What is needed = Give the listing again in full, exactly as written.

Rows from an object dataset =
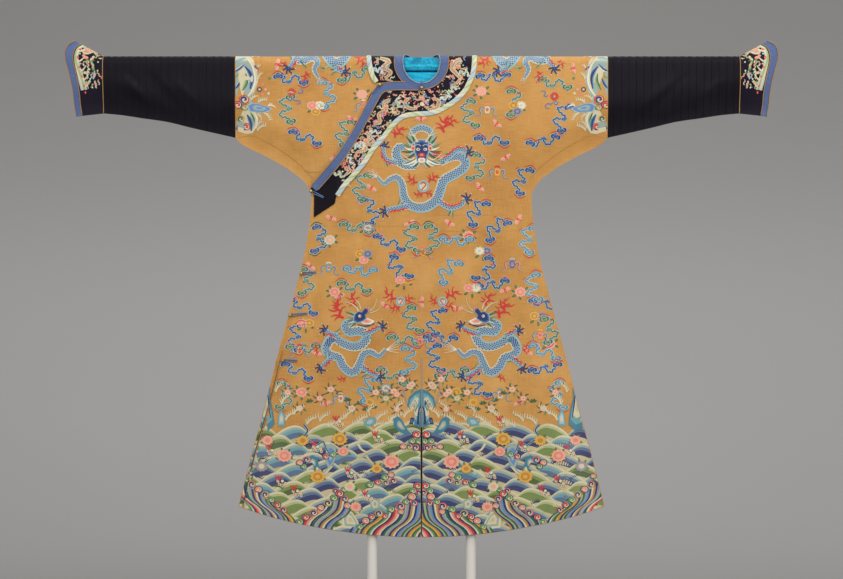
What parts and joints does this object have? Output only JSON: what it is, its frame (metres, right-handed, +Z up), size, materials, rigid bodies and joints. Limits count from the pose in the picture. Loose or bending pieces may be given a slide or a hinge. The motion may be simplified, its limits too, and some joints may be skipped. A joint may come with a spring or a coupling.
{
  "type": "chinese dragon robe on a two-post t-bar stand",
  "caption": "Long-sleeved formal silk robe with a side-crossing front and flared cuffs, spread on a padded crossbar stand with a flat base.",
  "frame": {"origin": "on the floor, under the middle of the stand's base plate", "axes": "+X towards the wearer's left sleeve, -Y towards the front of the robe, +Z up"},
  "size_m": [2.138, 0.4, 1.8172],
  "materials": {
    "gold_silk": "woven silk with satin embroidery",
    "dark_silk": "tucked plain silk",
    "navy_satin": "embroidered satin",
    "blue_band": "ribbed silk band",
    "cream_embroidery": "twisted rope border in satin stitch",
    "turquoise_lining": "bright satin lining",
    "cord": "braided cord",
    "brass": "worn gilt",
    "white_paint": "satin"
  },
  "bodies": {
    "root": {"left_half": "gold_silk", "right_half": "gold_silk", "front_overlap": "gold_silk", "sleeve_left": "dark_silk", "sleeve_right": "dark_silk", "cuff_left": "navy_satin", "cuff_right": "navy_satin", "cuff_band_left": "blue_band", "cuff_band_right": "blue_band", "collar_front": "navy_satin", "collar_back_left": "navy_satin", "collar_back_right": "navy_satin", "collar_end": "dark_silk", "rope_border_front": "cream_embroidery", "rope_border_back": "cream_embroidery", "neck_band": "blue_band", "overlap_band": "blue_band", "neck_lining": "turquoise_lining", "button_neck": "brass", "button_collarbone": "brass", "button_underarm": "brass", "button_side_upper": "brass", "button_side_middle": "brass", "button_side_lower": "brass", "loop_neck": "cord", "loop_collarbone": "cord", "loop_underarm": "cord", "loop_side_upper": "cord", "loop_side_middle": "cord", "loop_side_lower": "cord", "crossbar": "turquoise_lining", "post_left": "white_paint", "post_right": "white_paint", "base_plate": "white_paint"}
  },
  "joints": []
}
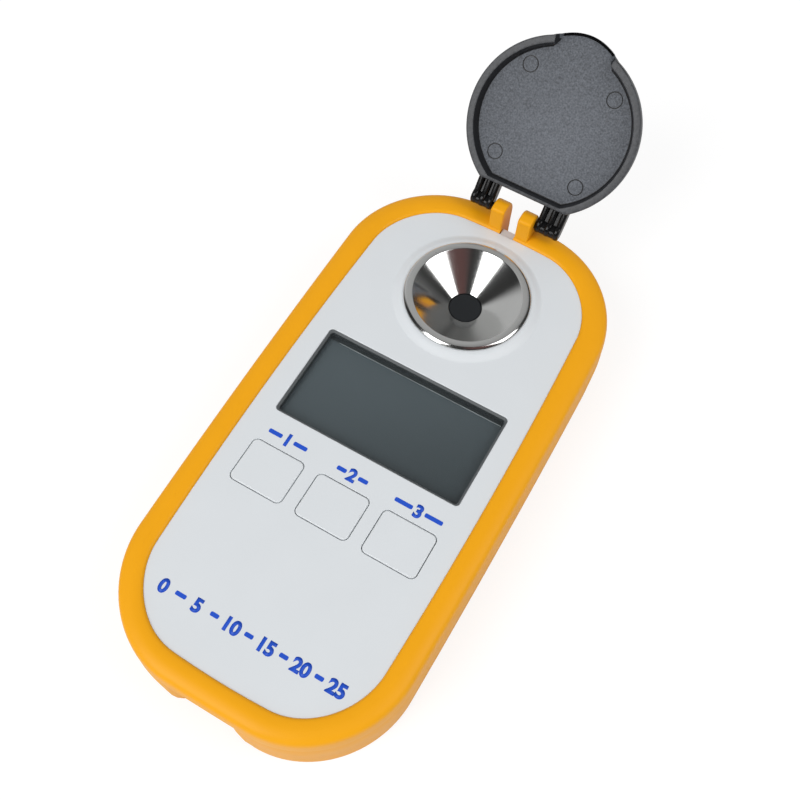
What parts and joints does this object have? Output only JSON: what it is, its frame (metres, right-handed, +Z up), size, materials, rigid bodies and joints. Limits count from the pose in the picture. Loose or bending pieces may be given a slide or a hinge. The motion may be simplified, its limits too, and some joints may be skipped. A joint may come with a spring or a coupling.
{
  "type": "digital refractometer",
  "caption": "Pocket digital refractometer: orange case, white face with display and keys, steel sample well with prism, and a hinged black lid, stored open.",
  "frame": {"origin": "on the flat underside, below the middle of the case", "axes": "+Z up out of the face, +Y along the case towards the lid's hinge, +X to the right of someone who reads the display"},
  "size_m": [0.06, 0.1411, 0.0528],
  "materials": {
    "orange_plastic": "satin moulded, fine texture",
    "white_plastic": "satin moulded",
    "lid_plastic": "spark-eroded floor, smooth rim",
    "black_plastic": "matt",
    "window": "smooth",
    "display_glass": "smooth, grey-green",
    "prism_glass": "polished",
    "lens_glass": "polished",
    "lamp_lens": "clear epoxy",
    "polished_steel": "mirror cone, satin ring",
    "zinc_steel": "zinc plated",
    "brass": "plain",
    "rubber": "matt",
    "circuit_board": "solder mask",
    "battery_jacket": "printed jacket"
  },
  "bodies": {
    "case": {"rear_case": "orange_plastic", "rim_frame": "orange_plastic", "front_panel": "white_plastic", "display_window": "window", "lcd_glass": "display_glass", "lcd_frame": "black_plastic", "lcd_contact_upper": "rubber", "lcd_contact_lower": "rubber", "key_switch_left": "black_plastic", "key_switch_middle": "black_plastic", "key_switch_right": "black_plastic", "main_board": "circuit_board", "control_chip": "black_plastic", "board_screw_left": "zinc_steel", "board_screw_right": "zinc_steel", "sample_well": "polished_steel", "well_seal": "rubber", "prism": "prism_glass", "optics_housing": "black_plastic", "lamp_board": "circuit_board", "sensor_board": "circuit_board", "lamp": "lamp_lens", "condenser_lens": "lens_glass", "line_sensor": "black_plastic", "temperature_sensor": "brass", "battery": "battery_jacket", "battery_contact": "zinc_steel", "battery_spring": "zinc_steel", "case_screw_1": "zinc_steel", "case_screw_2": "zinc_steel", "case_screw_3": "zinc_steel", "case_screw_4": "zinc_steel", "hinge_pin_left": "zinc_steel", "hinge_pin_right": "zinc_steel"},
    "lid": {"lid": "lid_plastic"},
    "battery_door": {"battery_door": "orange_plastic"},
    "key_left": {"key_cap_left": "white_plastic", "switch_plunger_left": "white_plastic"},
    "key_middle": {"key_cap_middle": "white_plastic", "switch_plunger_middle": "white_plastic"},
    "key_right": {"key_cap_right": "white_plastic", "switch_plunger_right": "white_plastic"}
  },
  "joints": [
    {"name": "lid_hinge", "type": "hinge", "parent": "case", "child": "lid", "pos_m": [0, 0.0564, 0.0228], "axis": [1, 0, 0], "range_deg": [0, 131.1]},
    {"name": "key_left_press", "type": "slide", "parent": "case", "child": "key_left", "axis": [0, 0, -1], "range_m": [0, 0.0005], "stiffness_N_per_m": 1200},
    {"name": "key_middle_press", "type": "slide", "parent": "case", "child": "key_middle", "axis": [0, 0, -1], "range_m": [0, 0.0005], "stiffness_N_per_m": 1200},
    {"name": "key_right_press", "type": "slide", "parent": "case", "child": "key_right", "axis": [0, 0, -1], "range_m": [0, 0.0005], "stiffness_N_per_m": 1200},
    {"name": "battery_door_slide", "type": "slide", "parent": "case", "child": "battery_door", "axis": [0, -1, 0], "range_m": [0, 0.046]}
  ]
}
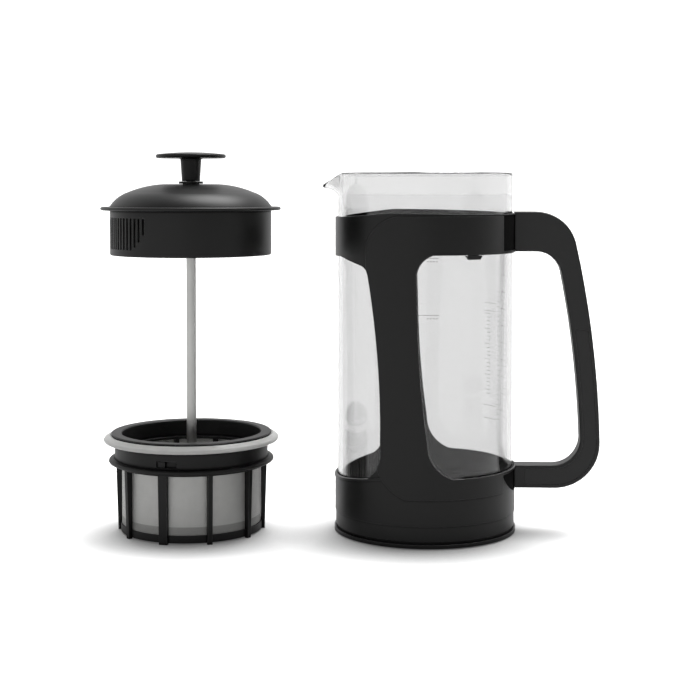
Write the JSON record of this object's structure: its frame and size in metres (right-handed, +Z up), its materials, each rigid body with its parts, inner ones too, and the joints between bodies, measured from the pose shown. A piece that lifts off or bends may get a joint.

Task answer =
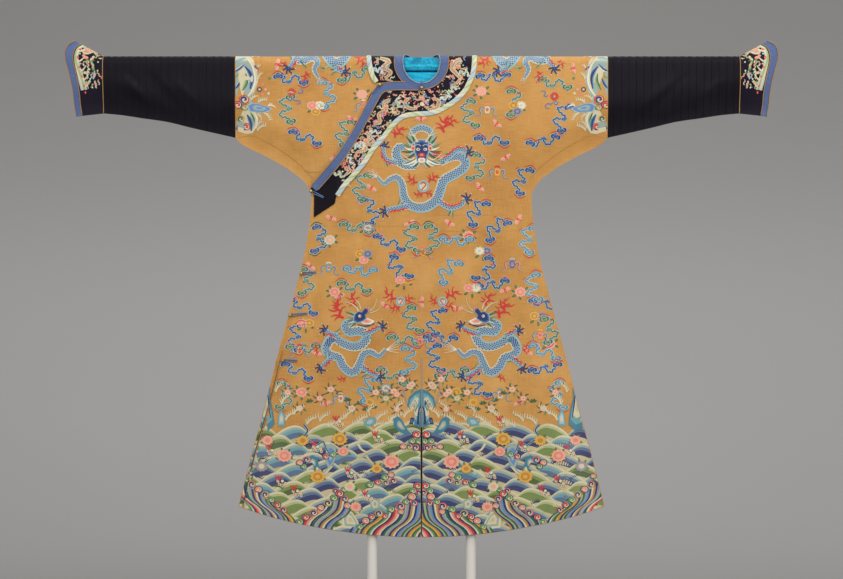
What parts and joints does this object have? Output only JSON: what it is, its frame (metres, right-handed, +Z up), size, materials, rigid bodies and joints. Limits count from the pose in the picture. Loose or bending pieces may be given a slide or a hinge. The motion may be simplified, its limits too, and some joints may be skipped. A joint may come with a spring or a coupling.
{
  "type": "chinese dragon robe on a two-post t-bar stand",
  "caption": "Long-sleeved formal silk robe with a side-crossing front and flared cuffs, spread on a padded crossbar stand with a flat base.",
  "frame": {"origin": "on the floor, under the middle of the stand's base plate", "axes": "+X towards the wearer's left sleeve, -Y towards the front of the robe, +Z up"},
  "size_m": [2.138, 0.4, 1.8172],
  "materials": {
    "gold_silk": "woven silk with satin embroidery",
    "dark_silk": "tucked plain silk",
    "navy_satin": "embroidered satin",
    "blue_band": "ribbed silk band",
    "cream_embroidery": "twisted rope border in satin stitch",
    "turquoise_lining": "bright satin lining",
    "cord": "braided cord",
    "brass": "worn gilt",
    "white_paint": "satin"
  },
  "bodies": {
    "root": {"left_half": "gold_silk", "right_half": "gold_silk", "front_overlap": "gold_silk", "sleeve_left": "dark_silk", "sleeve_right": "dark_silk", "cuff_left": "navy_satin", "cuff_right": "navy_satin", "cuff_band_left": "blue_band", "cuff_band_right": "blue_band", "collar_front": "navy_satin", "collar_back_left": "navy_satin", "collar_back_right": "navy_satin", "collar_end": "dark_silk", "rope_border_front": "cream_embroidery", "rope_border_back": "cream_embroidery", "neck_band": "blue_band", "overlap_band": "blue_band", "neck_lining": "turquoise_lining", "button_neck": "brass", "button_collarbone": "brass", "button_underarm": "brass", "button_side_upper": "brass", "button_side_middle": "brass", "button_side_lower": "brass", "loop_neck": "cord", "loop_collarbone": "cord", "loop_underarm": "cord", "loop_side_upper": "cord", "loop_side_middle": "cord", "loop_side_lower": "cord", "crossbar": "turquoise_lining", "post_left": "white_paint", "post_right": "white_paint", "base_plate": "white_paint"}
  },
  "joints": []
}
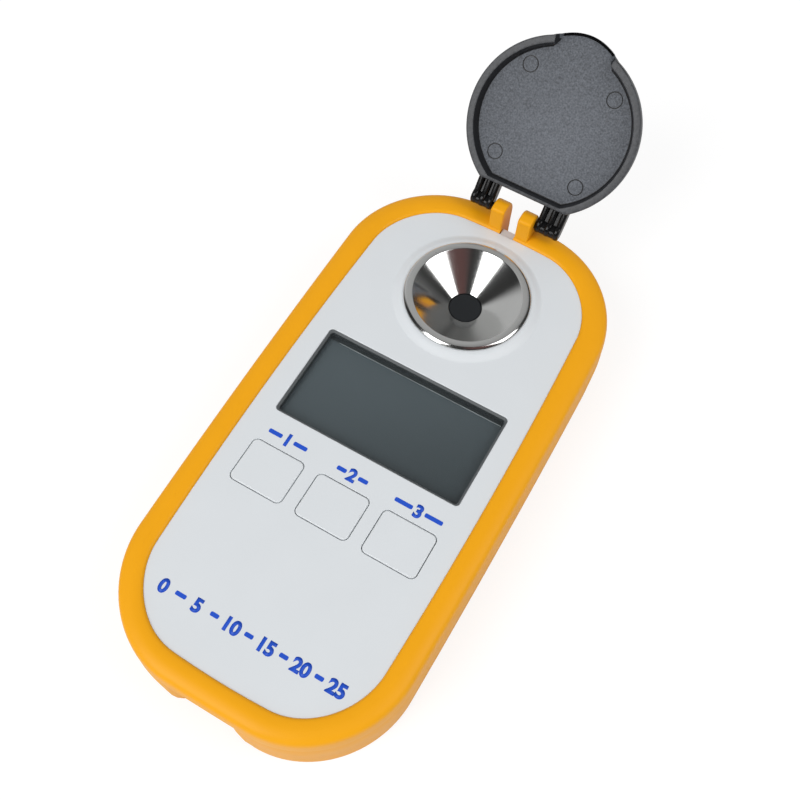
What parts and joints does this object have? Output only JSON: what it is, its frame (metres, right-handed, +Z up), size, materials, rigid bodies and joints. Limits count from the pose in the picture. Loose or bending pieces may be given a slide or a hinge. The motion may be simplified, its limits too, and some joints may be skipped. A joint may come with a spring or a coupling.
{
  "type": "digital refractometer",
  "caption": "Pocket digital refractometer: orange case, white face with display and keys, steel sample well with prism, and a hinged black lid, stored open.",
  "frame": {"origin": "on the flat underside, below the middle of the case", "axes": "+Z up out of the face, +Y along the case towards the lid's hinge, +X to the right of someone who reads the display"},
  "size_m": [0.06, 0.1411, 0.0528],
  "materials": {
    "orange_plastic": "satin moulded, fine texture",
    "white_plastic": "satin moulded",
    "lid_plastic": "spark-eroded floor, smooth rim",
    "black_plastic": "matt",
    "window": "smooth",
    "display_glass": "smooth, grey-green",
    "prism_glass": "polished",
    "lens_glass": "polished",
    "lamp_lens": "clear epoxy",
    "polished_steel": "mirror cone, satin ring",
    "zinc_steel": "zinc plated",
    "brass": "plain",
    "rubber": "matt",
    "circuit_board": "solder mask",
    "battery_jacket": "printed jacket"
  },
  "bodies": {
    "case": {"rear_case": "orange_plastic", "rim_frame": "orange_plastic", "front_panel": "white_plastic", "display_window": "window", "lcd_glass": "display_glass", "lcd_frame": "black_plastic", "lcd_contact_upper": "rubber", "lcd_contact_lower": "rubber", "key_switch_left": "black_plastic", "key_switch_middle": "black_plastic", "key_switch_right": "black_plastic", "main_board": "circuit_board", "control_chip": "black_plastic", "board_screw_left": "zinc_steel", "board_screw_right": "zinc_steel", "sample_well": "polished_steel", "well_seal": "rubber", "prism": "prism_glass", "optics_housing": "black_plastic", "lamp_board": "circuit_board", "sensor_board": "circuit_board", "lamp": "lamp_lens", "condenser_lens": "lens_glass", "line_sensor": "black_plastic", "temperature_sensor": "brass", "battery": "battery_jacket", "battery_contact": "zinc_steel", "battery_spring": "zinc_steel", "case_screw_1": "zinc_steel", "case_screw_2": "zinc_steel", "case_screw_3": "zinc_steel", "case_screw_4": "zinc_steel", "hinge_pin_left": "zinc_steel", "hinge_pin_right": "zinc_steel"},
    "lid": {"lid": "lid_plastic"},
    "battery_door": {"battery_door": "orange_plastic"},
    "key_left": {"key_cap_left": "white_plastic", "switch_plunger_left": "white_plastic"},
    "key_middle": {"key_cap_middle": "white_plastic", "switch_plunger_middle": "white_plastic"},
    "key_right": {"key_cap_right": "white_plastic", "switch_plunger_right": "white_plastic"}
  },
  "joints": [
    {"name": "lid_hinge", "type": "hinge", "parent": "case", "child": "lid", "pos_m": [0, 0.0564, 0.0228], "axis": [1, 0, 0], "range_deg": [0, 131.1]},
    {"name": "key_left_press", "type": "slide", "parent": "case", "child": "key_left", "axis": [0, 0, -1], "range_m": [0, 0.0005], "stiffness_N_per_m": 1200},
    {"name": "key_middle_press", "type": "slide", "parent": "case", "child": "key_middle", "axis": [0, 0, -1], "range_m": [0, 0.0005], "stiffness_N_per_m": 1200},
    {"name": "key_right_press", "type": "slide", "parent": "case", "child": "key_right", "axis": [0, 0, -1], "range_m": [0, 0.0005], "stiffness_N_per_m": 1200},
    {"name": "battery_door_slide", "type": "slide", "parent": "case", "child": "battery_door", "axis": [0, -1, 0], "range_m": [0, 0.046]}
  ]
}
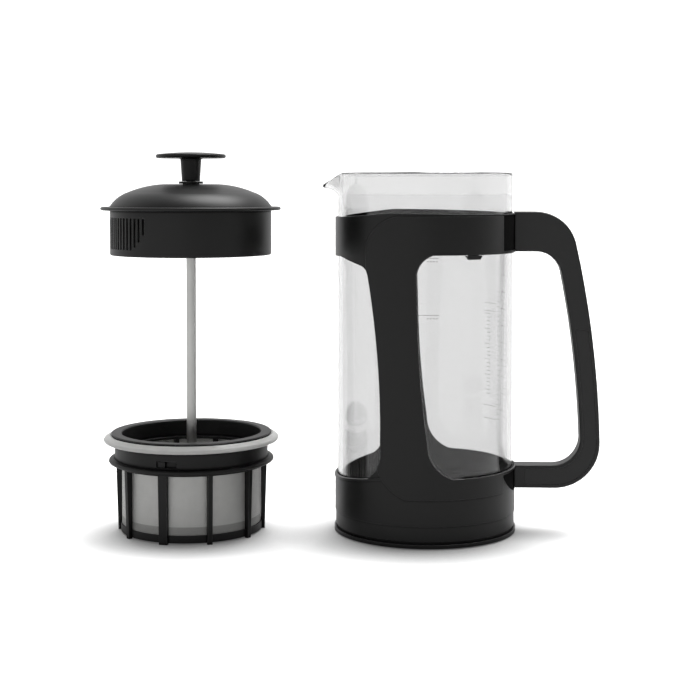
Write the JSON record of this object's structure: its frame and size in metres (right-handed, +Z up), its materials, each rigid body with its parts, inner ones too, and the joints between bodies, measured from the pose shown. A piece that lifts off or bends may get a joint.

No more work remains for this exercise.